- REQUIREMENT:
From the data that follows, print exactly the lines starting at the one containing "right_plane = Plane((HEX_RIGHT" and ending at the one containing "point = shown.matrix_world"; include both of them and nothing more.

++++++

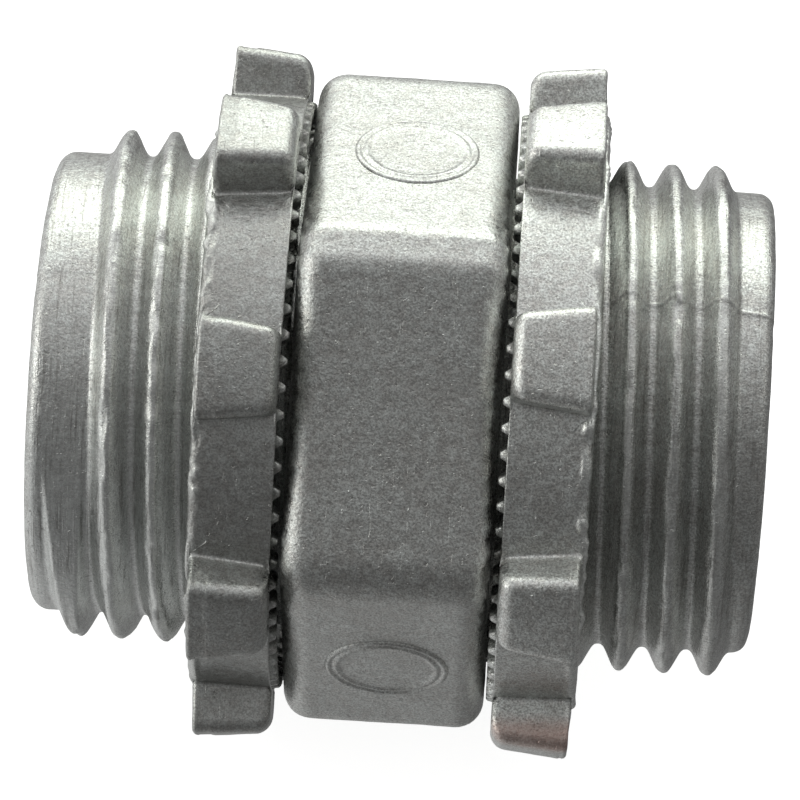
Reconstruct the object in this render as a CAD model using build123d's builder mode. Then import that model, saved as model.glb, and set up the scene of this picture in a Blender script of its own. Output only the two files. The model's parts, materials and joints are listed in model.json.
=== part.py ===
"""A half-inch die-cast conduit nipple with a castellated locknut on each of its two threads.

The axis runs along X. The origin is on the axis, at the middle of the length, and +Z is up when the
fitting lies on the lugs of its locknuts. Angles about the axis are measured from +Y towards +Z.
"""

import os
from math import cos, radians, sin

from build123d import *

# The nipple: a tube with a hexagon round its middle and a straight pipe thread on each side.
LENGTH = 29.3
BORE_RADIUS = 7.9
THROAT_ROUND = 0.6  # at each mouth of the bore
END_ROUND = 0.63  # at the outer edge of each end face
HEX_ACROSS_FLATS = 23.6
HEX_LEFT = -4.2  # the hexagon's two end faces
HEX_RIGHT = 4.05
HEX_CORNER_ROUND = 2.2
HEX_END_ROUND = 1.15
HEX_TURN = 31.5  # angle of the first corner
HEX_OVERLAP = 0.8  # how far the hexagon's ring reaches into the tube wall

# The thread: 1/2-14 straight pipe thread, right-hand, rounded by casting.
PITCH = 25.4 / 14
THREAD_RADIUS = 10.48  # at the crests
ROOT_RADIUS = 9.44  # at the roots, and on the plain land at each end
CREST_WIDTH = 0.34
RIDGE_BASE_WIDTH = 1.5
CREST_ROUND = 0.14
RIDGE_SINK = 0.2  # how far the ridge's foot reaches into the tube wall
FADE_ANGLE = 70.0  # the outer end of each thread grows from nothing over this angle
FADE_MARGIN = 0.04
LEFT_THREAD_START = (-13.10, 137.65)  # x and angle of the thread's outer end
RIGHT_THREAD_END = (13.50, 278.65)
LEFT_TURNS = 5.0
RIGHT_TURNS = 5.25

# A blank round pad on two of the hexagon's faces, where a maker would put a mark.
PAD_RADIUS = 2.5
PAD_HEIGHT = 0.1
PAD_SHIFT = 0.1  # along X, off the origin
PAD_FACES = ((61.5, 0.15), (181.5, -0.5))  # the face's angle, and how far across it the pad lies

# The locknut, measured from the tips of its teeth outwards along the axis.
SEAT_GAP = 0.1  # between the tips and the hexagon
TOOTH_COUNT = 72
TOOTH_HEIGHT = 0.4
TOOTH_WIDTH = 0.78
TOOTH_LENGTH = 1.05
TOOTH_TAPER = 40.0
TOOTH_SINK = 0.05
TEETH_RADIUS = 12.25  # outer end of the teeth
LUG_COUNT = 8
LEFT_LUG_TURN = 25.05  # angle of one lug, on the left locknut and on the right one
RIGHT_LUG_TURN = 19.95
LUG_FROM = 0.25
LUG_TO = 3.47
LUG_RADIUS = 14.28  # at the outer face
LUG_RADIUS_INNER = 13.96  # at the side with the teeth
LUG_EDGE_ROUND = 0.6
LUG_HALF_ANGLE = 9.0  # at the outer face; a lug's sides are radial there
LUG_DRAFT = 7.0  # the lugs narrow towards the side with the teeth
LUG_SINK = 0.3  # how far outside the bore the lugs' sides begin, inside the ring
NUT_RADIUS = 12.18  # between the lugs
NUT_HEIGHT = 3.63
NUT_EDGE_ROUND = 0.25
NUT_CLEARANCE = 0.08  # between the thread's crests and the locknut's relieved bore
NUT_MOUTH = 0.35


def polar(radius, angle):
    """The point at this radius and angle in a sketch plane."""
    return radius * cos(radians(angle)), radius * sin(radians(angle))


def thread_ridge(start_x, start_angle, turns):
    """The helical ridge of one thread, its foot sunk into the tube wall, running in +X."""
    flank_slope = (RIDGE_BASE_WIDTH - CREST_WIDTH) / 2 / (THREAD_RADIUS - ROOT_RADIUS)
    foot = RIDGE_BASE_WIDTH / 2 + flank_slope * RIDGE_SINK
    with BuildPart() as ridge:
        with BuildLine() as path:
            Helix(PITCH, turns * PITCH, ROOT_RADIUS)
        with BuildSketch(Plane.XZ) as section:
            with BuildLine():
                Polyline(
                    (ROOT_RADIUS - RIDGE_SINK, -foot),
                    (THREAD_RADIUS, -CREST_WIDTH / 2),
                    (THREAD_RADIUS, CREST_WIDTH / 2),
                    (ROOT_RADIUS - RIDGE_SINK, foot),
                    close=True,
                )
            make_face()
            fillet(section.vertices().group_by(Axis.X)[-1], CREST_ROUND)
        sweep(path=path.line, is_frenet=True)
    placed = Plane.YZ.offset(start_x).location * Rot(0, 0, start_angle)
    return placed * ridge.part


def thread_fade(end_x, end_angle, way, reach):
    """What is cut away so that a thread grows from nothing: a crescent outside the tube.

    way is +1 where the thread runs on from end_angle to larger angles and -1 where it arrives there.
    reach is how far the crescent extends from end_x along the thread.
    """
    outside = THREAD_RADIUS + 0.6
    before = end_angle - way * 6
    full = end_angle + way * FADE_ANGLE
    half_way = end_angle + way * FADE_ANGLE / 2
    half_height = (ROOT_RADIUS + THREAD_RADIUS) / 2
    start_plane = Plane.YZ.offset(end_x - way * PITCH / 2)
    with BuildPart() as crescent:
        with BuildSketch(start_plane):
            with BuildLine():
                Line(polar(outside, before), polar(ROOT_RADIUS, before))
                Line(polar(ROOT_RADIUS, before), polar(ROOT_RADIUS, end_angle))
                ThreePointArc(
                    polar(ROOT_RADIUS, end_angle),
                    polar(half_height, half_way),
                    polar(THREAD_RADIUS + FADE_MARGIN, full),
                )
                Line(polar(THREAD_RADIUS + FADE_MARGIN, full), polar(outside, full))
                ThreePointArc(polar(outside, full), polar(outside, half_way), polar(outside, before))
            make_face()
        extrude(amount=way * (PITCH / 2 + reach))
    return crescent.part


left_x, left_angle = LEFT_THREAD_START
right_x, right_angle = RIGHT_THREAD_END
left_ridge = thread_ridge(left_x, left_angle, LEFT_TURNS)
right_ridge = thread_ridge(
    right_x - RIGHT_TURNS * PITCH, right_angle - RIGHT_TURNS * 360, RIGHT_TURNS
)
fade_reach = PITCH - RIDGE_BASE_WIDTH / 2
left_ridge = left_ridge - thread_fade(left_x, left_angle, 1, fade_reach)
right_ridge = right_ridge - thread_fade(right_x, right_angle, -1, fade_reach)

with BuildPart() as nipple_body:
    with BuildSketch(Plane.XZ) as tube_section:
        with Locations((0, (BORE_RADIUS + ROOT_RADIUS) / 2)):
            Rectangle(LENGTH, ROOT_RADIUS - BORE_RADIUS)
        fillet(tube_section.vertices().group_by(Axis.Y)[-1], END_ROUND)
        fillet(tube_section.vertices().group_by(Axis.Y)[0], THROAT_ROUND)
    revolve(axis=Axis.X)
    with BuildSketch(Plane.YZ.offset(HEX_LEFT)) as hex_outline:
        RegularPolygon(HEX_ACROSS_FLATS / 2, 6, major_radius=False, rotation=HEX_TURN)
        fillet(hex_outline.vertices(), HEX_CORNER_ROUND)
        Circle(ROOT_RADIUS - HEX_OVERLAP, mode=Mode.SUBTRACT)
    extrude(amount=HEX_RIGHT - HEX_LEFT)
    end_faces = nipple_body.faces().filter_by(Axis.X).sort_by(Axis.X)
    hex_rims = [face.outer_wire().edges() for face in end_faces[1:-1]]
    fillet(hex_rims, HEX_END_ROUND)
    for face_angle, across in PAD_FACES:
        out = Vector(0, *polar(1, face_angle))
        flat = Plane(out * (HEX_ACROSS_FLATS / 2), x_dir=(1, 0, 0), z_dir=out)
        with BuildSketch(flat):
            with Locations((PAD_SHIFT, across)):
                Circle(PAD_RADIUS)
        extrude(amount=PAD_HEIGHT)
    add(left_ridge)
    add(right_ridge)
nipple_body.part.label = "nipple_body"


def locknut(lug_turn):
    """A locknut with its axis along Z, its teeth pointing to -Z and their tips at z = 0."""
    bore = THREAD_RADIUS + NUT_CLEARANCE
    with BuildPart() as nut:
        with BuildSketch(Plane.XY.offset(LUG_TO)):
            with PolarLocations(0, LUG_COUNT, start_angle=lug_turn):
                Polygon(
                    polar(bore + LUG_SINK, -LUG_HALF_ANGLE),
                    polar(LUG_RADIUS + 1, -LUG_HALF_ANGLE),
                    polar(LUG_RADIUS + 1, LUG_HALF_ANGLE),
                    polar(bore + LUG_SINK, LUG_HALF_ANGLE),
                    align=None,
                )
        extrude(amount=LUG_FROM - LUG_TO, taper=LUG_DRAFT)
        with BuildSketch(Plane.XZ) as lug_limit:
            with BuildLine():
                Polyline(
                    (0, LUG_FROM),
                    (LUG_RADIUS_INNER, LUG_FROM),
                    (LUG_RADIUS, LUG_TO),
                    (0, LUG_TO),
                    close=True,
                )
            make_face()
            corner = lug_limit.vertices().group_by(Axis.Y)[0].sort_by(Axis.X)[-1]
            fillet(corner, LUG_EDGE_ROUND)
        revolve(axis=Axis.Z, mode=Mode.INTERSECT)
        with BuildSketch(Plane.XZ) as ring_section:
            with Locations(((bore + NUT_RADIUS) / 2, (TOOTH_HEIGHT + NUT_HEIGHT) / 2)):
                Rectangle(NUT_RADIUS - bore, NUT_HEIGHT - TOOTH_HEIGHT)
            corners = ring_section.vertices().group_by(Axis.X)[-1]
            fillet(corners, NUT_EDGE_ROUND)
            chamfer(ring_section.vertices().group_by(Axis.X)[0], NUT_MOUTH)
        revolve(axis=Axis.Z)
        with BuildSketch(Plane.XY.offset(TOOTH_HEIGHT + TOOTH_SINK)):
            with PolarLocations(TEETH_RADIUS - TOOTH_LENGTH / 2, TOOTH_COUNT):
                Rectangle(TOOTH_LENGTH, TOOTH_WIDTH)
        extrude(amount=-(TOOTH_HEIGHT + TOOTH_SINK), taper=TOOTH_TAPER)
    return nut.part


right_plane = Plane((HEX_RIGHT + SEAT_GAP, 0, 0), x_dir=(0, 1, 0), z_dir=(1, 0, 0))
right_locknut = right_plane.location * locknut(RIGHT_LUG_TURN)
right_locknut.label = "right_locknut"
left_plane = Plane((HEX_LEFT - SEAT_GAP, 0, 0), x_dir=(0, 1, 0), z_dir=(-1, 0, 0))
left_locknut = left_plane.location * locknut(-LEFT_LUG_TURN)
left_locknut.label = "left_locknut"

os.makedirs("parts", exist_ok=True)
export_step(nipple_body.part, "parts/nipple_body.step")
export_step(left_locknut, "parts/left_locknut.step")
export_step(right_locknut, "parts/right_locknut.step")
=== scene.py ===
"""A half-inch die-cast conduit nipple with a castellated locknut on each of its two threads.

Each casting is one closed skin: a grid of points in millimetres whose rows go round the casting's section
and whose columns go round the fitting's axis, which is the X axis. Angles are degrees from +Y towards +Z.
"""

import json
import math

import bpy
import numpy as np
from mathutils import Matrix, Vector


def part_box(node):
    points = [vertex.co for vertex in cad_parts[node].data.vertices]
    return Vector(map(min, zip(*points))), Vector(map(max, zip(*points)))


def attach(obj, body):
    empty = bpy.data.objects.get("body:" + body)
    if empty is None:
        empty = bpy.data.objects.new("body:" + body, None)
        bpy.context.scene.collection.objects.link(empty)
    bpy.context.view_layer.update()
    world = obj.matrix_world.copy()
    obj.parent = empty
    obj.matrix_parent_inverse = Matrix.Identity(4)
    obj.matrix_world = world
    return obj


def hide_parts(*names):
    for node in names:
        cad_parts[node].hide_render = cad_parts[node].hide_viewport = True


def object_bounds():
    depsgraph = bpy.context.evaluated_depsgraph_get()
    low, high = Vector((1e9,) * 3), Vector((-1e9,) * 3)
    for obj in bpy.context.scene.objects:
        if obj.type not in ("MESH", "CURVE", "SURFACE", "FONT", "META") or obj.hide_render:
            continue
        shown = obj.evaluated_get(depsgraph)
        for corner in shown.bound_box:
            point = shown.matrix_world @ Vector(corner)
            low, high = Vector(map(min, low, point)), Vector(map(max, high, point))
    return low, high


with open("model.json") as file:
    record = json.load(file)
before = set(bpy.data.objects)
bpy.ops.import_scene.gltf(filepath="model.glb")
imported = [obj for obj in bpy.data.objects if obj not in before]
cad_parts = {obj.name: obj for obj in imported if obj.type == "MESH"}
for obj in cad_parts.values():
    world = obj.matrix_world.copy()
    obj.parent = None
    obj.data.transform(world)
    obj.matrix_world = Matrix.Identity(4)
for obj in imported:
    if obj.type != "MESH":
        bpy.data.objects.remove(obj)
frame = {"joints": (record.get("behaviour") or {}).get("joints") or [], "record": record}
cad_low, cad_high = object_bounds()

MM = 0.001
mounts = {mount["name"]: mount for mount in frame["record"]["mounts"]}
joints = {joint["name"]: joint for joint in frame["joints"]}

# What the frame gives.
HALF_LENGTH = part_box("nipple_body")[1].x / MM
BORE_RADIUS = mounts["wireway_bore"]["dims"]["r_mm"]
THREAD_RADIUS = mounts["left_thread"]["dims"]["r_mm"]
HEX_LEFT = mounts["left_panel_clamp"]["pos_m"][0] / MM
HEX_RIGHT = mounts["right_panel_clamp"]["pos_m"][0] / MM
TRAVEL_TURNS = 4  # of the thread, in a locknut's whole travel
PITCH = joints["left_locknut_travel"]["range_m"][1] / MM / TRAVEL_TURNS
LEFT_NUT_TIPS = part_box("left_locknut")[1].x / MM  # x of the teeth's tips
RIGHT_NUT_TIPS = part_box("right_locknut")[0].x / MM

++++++

- THE COMPLETED TASK:
right_plane = Plane((HEX_RIGHT + SEAT_GAP, 0, 0), x_dir=(0, 1, 0), z_dir=(1, 0, 0))
right_locknut = right_plane.location * locknut(RIGHT_LUG_TURN)
right_locknut.label = "right_locknut"
left_plane = Plane((HEX_LEFT - SEAT_GAP, 0, 0), x_dir=(0, 1, 0), z_dir=(-1, 0, 0))
left_locknut = left_plane.location * locknut(-LEFT_LUG_TURN)
left_locknut.label = "left_locknut"

os.makedirs("parts", exist_ok=True)
export_step(nipple_body.part, "parts/nipple_body.step")
export_step(left_locknut, "parts/left_locknut.step")
export_step(right_locknut, "parts/right_locknut.step")
=== scene.py ===
"""A half-inch die-cast conduit nipple with a castellated locknut on each of its two threads.

Each casting is one closed skin: a grid of points in millimetres whose rows go round the casting's section
and whose columns go round the fitting's axis, which is the X axis. Angles are degrees from +Y towards +Z.
"""

import json
import math

import bpy
import numpy as np
from mathutils import Matrix, Vector


def part_box(node):
    points = [vertex.co for vertex in cad_parts[node].data.vertices]
    return Vector(map(min, zip(*points))), Vector(map(max, zip(*points)))


def attach(obj, body):
    empty = bpy.data.objects.get("body:" + body)
    if empty is None:
        empty = bpy.data.objects.new("body:" + body, None)
        bpy.context.scene.collection.objects.link(empty)
    bpy.context.view_layer.update()
    world = obj.matrix_world.copy()
    obj.parent = empty
    obj.matrix_parent_inverse = Matrix.Identity(4)
    obj.matrix_world = world
    return obj


def hide_parts(*names):
    for node in names:
        cad_parts[node].hide_render = cad_parts[node].hide_viewport = True


def object_bounds():
    depsgraph = bpy.context.evaluated_depsgraph_get()
    low, high = Vector((1e9,) * 3), Vector((-1e9,) * 3)
    for obj in bpy.context.scene.objects:
        if obj.type not in ("MESH", "CURVE", "SURFACE", "FONT", "META") or obj.hide_render:
            continue
        shown = obj.evaluated_get(depsgraph)
        for corner in shown.bound_box:
            point = shown.matrix_world @ Vector(corner)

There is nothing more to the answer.